Dylan and Cole Sprouse were squeaky-clean Disney stars who made millennial pre-teens feel very dirty things. Their show, The Suite Life of Zack and Cody, along with their line of clothing, magazines, comic books, and ‘personal hygiene products’ made them the richest teenage twins in the world by age 17.
By age 21, they followed the trajectory of all teen stars and had nude photos leaked online. Excuse me, DYLAN had nude photos leak online. Let this be a lesson to my identical twins – you share the same DNA; when one person’s junk is exposed, BOTH OF YOUR JUNK IS EXPOSED. Or as Cole Sprouse eloquently tweeted:
DO your own thing.
It can’t be easy watching your sibling have MAJOR success, let alone your twin. But Scarlett Johansson’s twin brother Hunter Johansson doesn’t seem to give a Johansson. While his sister was busy becoming the world’s highest-grossing actor, he was busy working on President Obama’s campaign and reelection, serving as a community organizer in Manhattan, and hosting major charity events and fundraisers. While he’s never fought a bad guy in a cat-suit or topped InTouch Magazine’s “Best Breasts” list, I’m sure his parents are equally proud.

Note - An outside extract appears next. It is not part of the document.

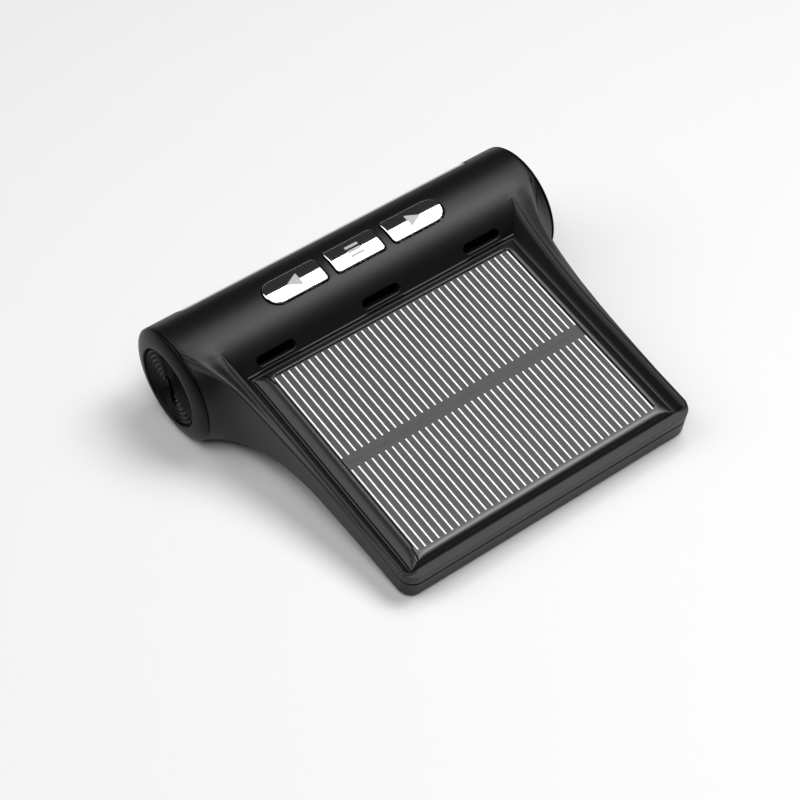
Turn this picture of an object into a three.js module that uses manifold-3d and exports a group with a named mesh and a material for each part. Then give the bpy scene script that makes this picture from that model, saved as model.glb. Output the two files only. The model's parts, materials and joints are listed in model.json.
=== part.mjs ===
// Solar tyre pressure display for a dashboard: a horizontal barrel with the screen, the keys and the
// electronics, and a thin plate in front of it that carries a solar panel in a shallow tray.
//
// Everything is modelled in the plate frame, in millimetres: X runs along the barrel, Y from the
// plate's front edge back towards the barrel, Z is square to the plate, and the plate's front bottom
// edge is at Y = 0, Z = 0. The last lines tip the whole object until it rests on the barrel and on
// that edge, and put the origin below the middle of its bounding box.

import * as THREE from 'three';
import { mergeVertices } from 'three/addons/utils/BufferGeometryUtils.js';
import Module from 'manifold-3d';

const wasm = await Module();
wasm.setup();

// ---------------------------------------------------------------- driving dimensions

const GAP = 0.2;                    // running gap between two pieces that touch on the real object
const WALL = 1.6;                   // housing wall

const barrel = { y: 61.2, z: -1.5, r: 11.6, half: 40.1 };
const bore = barrel.r - WALL;       // inner radius of the barrel

const plate = { top: 6.2, cornerR: 3.0, edgeR: 0.8 };
const tray = { floor: 4.3, skin: 1.0, halfW: 30.45, front: 2.4, slope: 0.62 };
const panel = { halfW: 30.0, front: 2.85, back: 50.6, base: 4.5, bevel: 2.4, top: 5.3 };

const windowArc = { centre: 10, half: 38, halfX: 33.2 };        // degrees about the barrel's axis
const keyArc = { centre: 88.1, half: 13.4 };
const keySpans = [[-20.25, -7.6], [-5.5, 5.5], [7.6, 20.25]];   // along X, left to right
const keyNames = ['previous', 'menu', 'next'];
const keyProud = 0.45;
const keyLean = keyArc.centre - 90;
const ventSpans = [-23.75, 0, 23.75];
const vent = { angle: 138.6, length: 8.4, width: 1.9 };

// The cap's rim is domed: it falls by round towards its outer face.
const cap = { width: 1.5, round: 3.2, faceR: 8.2, faceDepth: 0.8, ridges: 7, ridgePitch: 0.9, ridgeHeight: 0.45 };
const slot = { long: 6.9, short: 2.0, lean: -20.7, y: -0.45, z: -0.6 };

const rearScrew = { x: 26, y: 44, seat: -3.2, tip: 1.9, headR: 1.9, headH: 1.5, shankR: 0.95 };
const frontScrew = { x: 26.5, y: 9, seat: 0.95, tip: 3.75, headR: 1.5, headH: 0.75, shankR: 0.7 };

// Side views of the plate as points [y, value]; smooth curves run through them.
const topEdge = curveThrough([[0, 6.2], [14, 6.2], [27, 6.2], [33, 6.33], [39, 6.72], [45, 7.45], [51, 8.5],
  [54, 9.3], [57, 9.88], [61.2, 10.1]]);
const bottomEdge = curveThrough([[0, 0], [13, 0], [26, 0], [33, -0.8], [39, -2.85], [45, -5.8], [51, -9.15],
  [55.5, -11.6], [61.2, -13.1]]);
const seamEdge = curveThrough([[-2, 4.0], [0, 4.0], [8, 4.75], [20, 5.55], [28, 5.95], [36, 6.2], [45, 7.15],
  [51, 8.2], [54, 9.0], [57, 9.6], [59.2, 9.75]]);
// Half width of the plate along its upper and its lower edge.
const upperHalf = curveThrough([[3, 32.65], [21, 33.0], [30, 33.5], [39, 34.2], [45, 35.0], [51, 36.4],
  [54, 37.4], [57, 38.95], [59.2, 40.0], [61.2, 40.0]]);
const lowerHalf = curveThrough([[3, 32.65], [21, 33.0], [30, 33.45], [39, 34.1], [45, 35.0], [48, 35.75],
  [50.3, 37.0], [52.6, 38.85], [55.2, 40.0], [61.2, 40.0]]);

// ---------------------------------------------------------------- curves and solids

// A smooth function of y through the given points, with no overshoot.
function curveThrough(points) {
  const slopes = points.map((p, i) => {
    if (i === 0 || i === points.length - 1) return 0;
    const before = (p[1] - points[i - 1][1]) / (p[0] - points[i - 1][0]);
    const after = (points[i + 1][1] - p[1]) / (points[i + 1][0] - p[0]);
    return before * after <= 0 ? 0 : 2 * before * after / (before + after);
  });
  return (y) => {
    if (y <= points[0][0]) return points[0][1];
    const last = points.length - 1;
    if (y >= points[last][0]) return points[last][1];
    const i = points.findIndex((p) => y < p[0]) - 1;
    const span = points[i + 1][0] - points[i][0];
    const t = (y - points[i][0]) / span;
    const rise = 3 * t * t - 2 * t * t * t;
    return points[i][1] * (1 - rise) + points[i + 1][1] * rise
      + span * (slopes[i] * t * (1 - t) ** 2 - slopes[i + 1] * t * t * (1 - t));
  };
}

function steps(from, to, count) {
  return Array.from({ length: count + 1 }, (_, i) => from + (to - from) * i / count);
}

function radians(degrees) {
  return degrees * Math.PI / 180;
}

// Turns a closed geometry into a solid that can be joined and cut.
function solid(geometry) {
  const bare = geometry.clone();
  bare.deleteAttribute('normal');
  bare.deleteAttribute('uv');
  const merged = mergeVertices(bare, 1e-4);
  return new wasm.Manifold(new wasm.Mesh({
    numProp: 3,
    vertProperties: new Float32Array(merged.attributes.position.array),
    triVerts: new Uint32Array(merged.index.array),
  }));
}

function geometryOf(body) {
  const mesh = body.getMesh();
  const geometry = new THREE.BufferGeometry();
  geometry.setAttribute('position', new THREE.BufferAttribute(new Float32Array(mesh.vertProperties), 3));
  geometry.setIndex(new THREE.BufferAttribute(new Uint32Array(mesh.triVerts), 1));
  return geometry;
}

// Skins a row of closed rings, each a list of [x, y, z], and closes both ends with flat caps.
function loft(rings, flat) {
  const count = rings[0].length;
  const positions = rings.flat(2);
  const index = [];
  for (let r = 0; r < rings.length - 1; r++) {
    for (let i = 0; i < count; i++) {
      const a = r * count + i;
      const b = r * count + (i + 1) % count;
      index.push(a, b, a + count, b, b + count, a + count);
    }
  }
  const outline = rings[0].map((p) => new THREE.Vector2(...flat(p)));
  const forward = THREE.ShapeUtils.isClockWise(outline) ? [...outline].reverse() : outline;
  const order = (i) => (forward === outline ? i : count - 1 - i);
  const start = (rings.length - 1) * count;
  const first = THREE.ShapeUtils.triangulateShape(forward, []).map((tri) => tri.map(order));
  const sign = forward === outline ? 1 : -1;
  for (const [a, b, c] of first) {
    index.push(...(sign > 0 ? [c, b, a] : [a, b, c]));
    index.push(...(sign > 0 ? [a, b, c] : [c, b, a]).map((i) => i + start));
  }
  return facingOut(positions, index);
}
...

DON’T live together at 40.
Sure, you can be college roommates. Even share your first apartment together. But when the Property Brothers were almost 40, they STILL lived together. WITH THEIR (then) FIANCÉES. Listen, I love how close they are, but I don’t know if I’d love kissing my fiancé, then wondering if it was actually his twin brother. Plus, it’s not like they share a house out of necessity… they literally buy and renovate houses for a living. I’m just saying, you can share a face and a TV empire but I think it’s time to invest in separate homes. I’ve watched enough Property Brothers to know that.
DO be inseparable.
The Sedin Twins are the most adorable 6’2″, 200lb twins in the world. They’ve played on the same hockey team since they were 8 years old and when it came time to be drafted to the NHL, they insisted on being drafted together. I know they’ve knocked people’s teeth out, but I can’t. even. handle. the cuteness. Now they are captain and assistant captain of the Vancouver Canucks, they play on a line together, score goals together, win trophies together, and have been said to “communicate like dolphins”. I don’t know what that means, but I do know it’s the kind of inseparable relationship that I want for my twins. And if they are flaming gingers, even better.

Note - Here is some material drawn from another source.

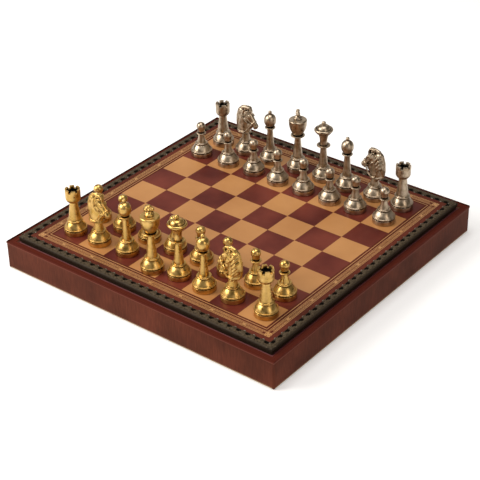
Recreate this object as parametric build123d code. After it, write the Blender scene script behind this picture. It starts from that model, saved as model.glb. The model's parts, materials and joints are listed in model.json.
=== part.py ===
from build123d import *
import math
import os

# Chess set with board: a flat leatherette-covered box, a framed board that drops into it as
# its lid, and thirty-two metal chessmen standing on the board.
# Millimetres. Origin: centre of the box's underside. +Z up, the gold side faces -Y.

# ---------------------------------------------------------------- driving dimensions: board
SQUARE = 35.0                 # side of one square
SQUARES_PER_SIDE = 8
BORDER_WIDTH = 17.5           # leatherette between the squares and the metal moulding
MOULDING_WIDTH = 10.0         # bronze moulding, seen from above
MOULDING_REBATE = 2.5         # how far the moulding laps over the board panel
MOULDING_RISE = 1.2           # crest of the moulding above the playing surface
PANEL_THICKNESS = 6.0         # wooden board panel
SHEET_THICKNESS = 0.8         # leatherette of the squares and the border
FOIL_THICKNESS = 0.1          # gold foil tooling on the border
UNDERFELT_THICKNESS = 0.6     # felt glued under the board panel

RULE_WIDTH = 0.6              # one gold rule
INNER_RULE_OFFSET = 2.4       # squares' edge to the single gold rule
BAND_OFFSET = 5.4             # squares' edge to the tooled band
BAND_WIDTH = 6.6              # tooled band, with its two outer rules

# ---------------------------------------------------------------- driving dimensions: box
WALL_THICKNESS = 7.4          # wooden wall
WRAP_THICKNESS = 0.6          # leatherette that covers the walls
LID_GAP = 0.5                 # clearance between the moulding and the walls
BOX_HEIGHT = 31.4             # floor to the ledge around the board
FELT_THICKNESS = 0.8          # felt under the box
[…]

So there you have it, my sweet little unborn twins. I can only hope this extensive research will help guide you through childhood, adolescence, and well into adulthood. Just know that whether you choose to become pro-hockey players, fashion designers, teen stars, home renovators or just plain old good people, your mother will love you no matter what. And if some jerk TV host writes some snarky article about you on the internet one day, I will hunt her down and kill her.